Tragedies In The Air

What's The Deal?


Planes are falling from the sky.

I feel like Chicken Little even writing that sentence, but several tragic events over the past six months, including two in June, have given me pause. As an air traveler, I've known all along that neither planes nor pilots are invincible - Capt. Scully not withstanding. But recent events have made this crystal clear.

In February, a Continental commuter jet crashed into a Buffalo neighborhood, killing everyone on board and one man on the ground. That same month, a Turkish Airlines plane crashed short of a runway in Amsterdam, breaking into three pieces and killing nine of the 135 people on board, including the pilots.

Three months later, an Air France jet plunged into the Atlantic. It wasn't taking off, but already several minutes into the flight from Rio de Janeiro to Paris and, presumably, moving along at cruising altitude. But then some catastrophic failure caused it to drop from the sky. Of the 228 passengers and crew on board, only about 50 bodies have been recovered. The search for more has been called off, however the hunt for the black boxes continues even though signals from their beacons are fading along with our chance to figure out what went wrong.

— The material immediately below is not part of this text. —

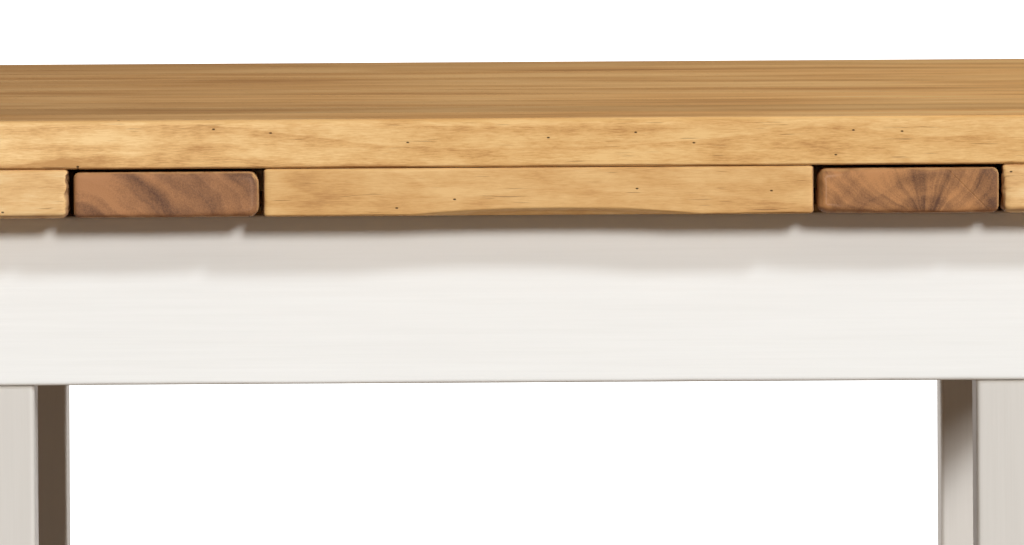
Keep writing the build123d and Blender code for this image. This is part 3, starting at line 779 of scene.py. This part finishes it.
def make_camera():
    """A long lens in front of the near end, a little above the top."""
    low, high = cad_box
    data = bpy.data.cameras.new("camera")
    data.sensor_width = SENSOR
    data.lens = SENSOR * VIEW_DISTANCE / VIEW_WIDTH
    data.clip_start = 0.5
    data.clip_end = 400.0
    camera = bpy.data.objects.new("camera", data)
    bpy.context.scene.collection.objects.link(camera)
    place = Matrix.Translation((VIEW_OFFSET, low.y - VIEW_DISTANCE, high.z + VIEW_HEIGHT))
    yaw = Matrix.Rotation(math.radians(-YAW), 4, "Z")
    pitch = Matrix.Rotation(math.radians(90.0 - PITCH), 4, "X")
    roll = Matrix.Rotation(math.radians(-ROLL), 4, "Z")
    camera.matrix_world = place @ (yaw @ pitch) @ roll
    bpy.context.scene.camera = camera


FLOOR_REACH = 400.0
FLOOR_DROP = 0.4 * MM         # keeps the floor just clear of the feet
FLOOR_GLOW = (1.6, 3.2)       # over this stretch behind the table the floor brightens to white
BOUNCE = (0.29, 0.21, 0.145)  # what the floor reflects onto the table


def make_floor():
    """A plain pale floor that brightens to white behind the table."""
    size = FLOOR_REACH
    mesh = bpy.data.meshes.new("floor")
    corners = [(-size, -size, 0), (size, -size, 0), (size, size, 0), (-size, size, 0)]
    mesh.from_pydata(corners, [], [(0, 1, 2, 3)])
    floor = bpy.data.objects.new("floor", mesh)
    floor.location.z = -FLOOR_DROP
    bpy.context.scene.collection.objects.link(floor)
    g = Graph("floor")
    back = g.split(g.place())[Y]
    grit = g.noise(g.place(), scale=3.0, detail=4.0)
    pale = g.ramp(grit, [(0.3, (0.83, 0.82, 0.80)), (0.7, (0.87, 0.86, 0.84))])
    path = g.tree.nodes.new("ShaderNodeLightPath")
    g.put(g.shader.inputs["Base Color"], g.mix(path.outputs["Is Camera Ray"], BOUNCE, pale))
    g.shader.inputs["Roughness"].default_value = 0.9
    g.shader.inputs["Specular IOR Level"].default_value = 0.1
    g.shader.inputs["Emission Color"].default_value = (1.0, 1.0, 1.0, 1.0)
    g.put(g.shader.inputs["Emission Strength"], g.span(back, *FLOOR_GLOW, smooth=True))
    mesh.materials.append(g.material)


def sun_light(name, azimuth, elevation, strength, angle, colour):
    """Parallel light, its angles in degrees. azimuth 0 comes from -Y, and 90 from -X."""
    data = bpy.data.lights.new(name, "SUN")
    data.energy = strength
    data.angle = math.radians(angle)
    data.color = colour
    lamp = bpy.data.objects.new(name, data)
    a, e = math.radians(azimuth), math.radians(elevation)
    source = Vector((-math.sin(a) * math.cos(e), -math.cos(a) * math.cos(e), math.sin(e)))
    lamp.rotation_euler = (-source).to_track_quat("-Z", "Y").to_euler()
    bpy.context.scene.collection.objects.link(lamp)


def make_light():
    """A low main light and a cool one from the front right, and dimmer ones for the other sides."""
    sun_light("main_light", azimuth=-18.0, elevation=15.97, strength=1.99, angle=9.0,
              colour=(1.0, 1.0, 0.99))
    sun_light("second_light", azimuth=-40.0, elevation=32.4, strength=1.40, angle=7.0,
              colour=(0.92, 1.0, 1.08))
    for side, azimuth, strength in (("left", 115.0, 1.2), ("right", -118.0, 1.1)):
        sun_light(side + "_light", azimuth, elevation=13.0, strength=strength, angle=14.0,
                  colour=(1.0, 0.99, 0.97))


def make_surround():
    """A dim warm surround that is seen as white."""
    world = bpy.data.worlds.new("surround")
    world.use_nodes = True
    tree = world.node_tree
    tree.nodes.clear()
    output = tree.nodes.new("ShaderNodeOutputWorld")
    lit = tree.nodes.new("ShaderNodeBackground")
    lit.inputs["Color"].default_value = (1.0, 0.97, 0.93, 1.0)
    lit.inputs["Strength"].default_value = 0.10
    seen = tree.nodes.new("ShaderNodeBackground")
    seen.inputs["Color"].default_value = (1.0, 1.0, 1.0, 1.0)
    path = tree.nodes.new("ShaderNodeLightPath")
    both = tree.nodes.new("ShaderNodeMixShader")
    tree.links.new(path.outputs["Is Camera Ray"], both.inputs[0])
    tree.links.new(lit.outputs[0], both.inputs[1])
    tree.links.new(seen.outputs[0], both.inputs[2])
    tree.links.new(both.outputs[0], output.inputs["Surface"])
    bpy.context.scene.world = world
    bpy.context.scene.view_settings.view_transform = "Standard"
    bpy.context.scene.view_settings.look = "None"


make_camera()
make_floor()
make_light()
make_surround()
make_top()
make_strips()
make_runners()
make_crossbars()
make_leaves()
make_painted()
finish_cad_nodes()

Then, last week, another flight with a French connection plunged into the sea. The flight, operated by Yemen's national carrier, Yemenia, originated in Paris and was on approach to the island of Comoros when it crashed into the Indian Ocean. But the plane that took off from France was not the one that hit the water. Rather, the crew of 11 and some 142 passengers had changed planes in Sanaa, the capital of Yemen. The jet they boarded was 19 years old and had been barred from France because of safety issues. Yet aviation officials say bad weather during the landing could have played as much a role as aging equipment.

There was some good news from this latest crash: A 14-year-old girl survived.

Still, more than 350 air travelers have been swallowed up by the sea since June 1 - and more than 400 fatalities have been logged in major plane crashes this year.

The US Airways "miracle landing" on the Hudson River in January seems a very long time ago.